As Michael reflects on the toll of the AIDS crisis, the deaths of his friends and former lover, and sees the continued deterioration of the once vibrant gay men in his community, he begins to wonder if he has the luxury to be unpolitical. A sudden purple growth on his leg underscores that he may not have much time left. Mary Ann invites him to a black-tie event to reconcile, where they run into the Rands. While alone, Russell makes a pass at Michael, who rebuffs him while calling Russell a coward for hiding his sexuality from the public, contributing to the stunted political progress the gay community is experiencing while trying to draw more attention and resources to the AIDS crisis. When Mary Ann learns of their altercation, she scolds Michael, and he angrily breaks from her, feeling that her interest in stardom has replaced her ability to recognize the social justice issues at hand.
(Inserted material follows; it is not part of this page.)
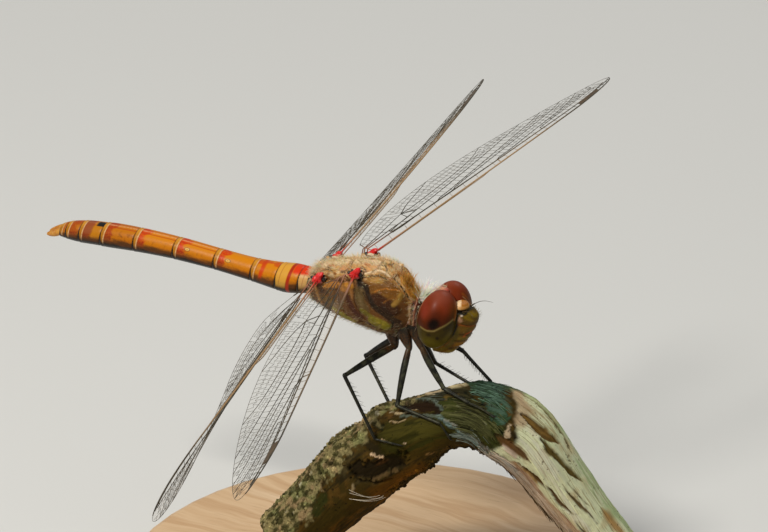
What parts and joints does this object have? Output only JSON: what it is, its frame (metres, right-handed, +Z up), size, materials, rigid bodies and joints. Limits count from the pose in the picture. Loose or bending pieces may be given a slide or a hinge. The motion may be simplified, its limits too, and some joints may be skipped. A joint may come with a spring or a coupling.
{
  "type": "dragonfly model",
  "caption": "Life-size common darter dragonfly with spread wings, gripping a bent, bark-covered stem on a round display base.",
  "frame": {"origin": "centre of the display base's underside, where the model rests", "axes": "+Z up, +X along the dragonfly's body towards its head, +Y to the dragonfly's left side"},
  "size_m": [0.0567, 0.0592, 0.0404],
  "materials": {
    "brown_cuticle": "golden brown insect cuticle with dark seams and short fine hair",
    "orange_cuticle": "satin orange and red insect cuticle with cream rings",
    "dark_cuticle": "dark brown satin insect cuticle",
    "olive_cuticle": "olive and orange satin insect cuticle",
    "eye": "glossy compound eye, red-brown above and olive below",
    "black_cuticle": "black-brown satin insect cuticle",
    "wing_membrane": "clear glossy membrane with dark veins",
    "bark": "rough bark with lichen, and weathered grey wood",
    "pale_wood": "fine sanded, satin varnish",
    "brass": "polished rod"
  },
  "bodies": {
    "root": {"thorax": "brown_cuticle", "prothorax": "brown_cuticle", "abdomen_1": "orange_cuticle", "abdomen_2": "orange_cuticle", "abdomen_3": "orange_cuticle", "abdomen_4": "orange_cuticle", "abdomen_5": "orange_cuticle", "abdomen_6": "orange_cuticle", "abdomen_7": "orange_cuticle", "abdomen_8": "orange_cuticle", "abdomen_9": "orange_cuticle", "abdomen_10": "orange_cuticle", "appendage_left": "orange_cuticle", "appendage_right": "orange_cuticle", "head": "dark_cuticle", "face": "olive_cuticle", "eye_left": "eye", "eye_right": "eye", "antenna_left": "black_cuticle", "antenna_right": "black_cuticle", "leg_front_left": "black_cuticle", "leg_front_right": "black_cuticle", "leg_middle_left": "black_cuticle", "leg_middle_right": "black_cuticle", "leg_hind_left": "black_cuticle", "leg_hind_right": "black_cuticle", "wing_fore_left": "wing_membrane", "wing_fore_right": "wing_membrane", "wing_hind_left": "wing_membrane", "wing_hind_right": "wing_membrane", "perch": "bark", "stand_base": "pale_wood", "stand_rod_1": "brass", "stand_rod_2": "brass"}
  },
  "joints": []
}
Michael goes in for treatment and finds, to his relief, that the growth on his leg was only a bruise from when he bumped into a picnic table days earlier and is not Kaposi's sarcoma; he has not yet developed AIDS. He writes a letter to his mother, finally urging her to accept the life he has built in San Francisco and to respect his wishes for him to be buried in San Francisco should he die before her. Anna Madrigal returns from Greece, and the three men have dinner with her. Anna consoles Brian and urges him to talk with Mary Ann one last time before she leaves and receive closure for his own well being. She also reveals that she has chosen to stay in San Francisco despite her feelings for Stratos. As Mary Ann prepares to move, she spends the day with Shawna and gives her a suitcase full of her birth mother's personal effects. Mary Ann reflects on her original distaste for Connie, Shawna's birth mother, and now has nostalgia for their "tacky, Midwestern" origins in their hometown of Cleveland. Brian returns, the two have a quiet reconciliation, and Brian urges Mary Ann to make peace with Michael before it's too late.

The novel ends a few months afterward; Brian and Mary Ann have amicably divorced, Mary Ann's transition to New York has been a success, and Brian and Michael continue working at the nursery, with Brian finding that he has new prospects as a once more single, available man.

== Writing ==
Though the first five books in the series were originally serialized in the San Francisco Chronicle or the San Francisco Examiner, Sure of You was written solely as a novel.

==Reception==
Publishers Weekly praised the novel, calling it a "smart, wistful conclusion" to Maupin's Tales of the City series, and praising Maupin's humor and characters.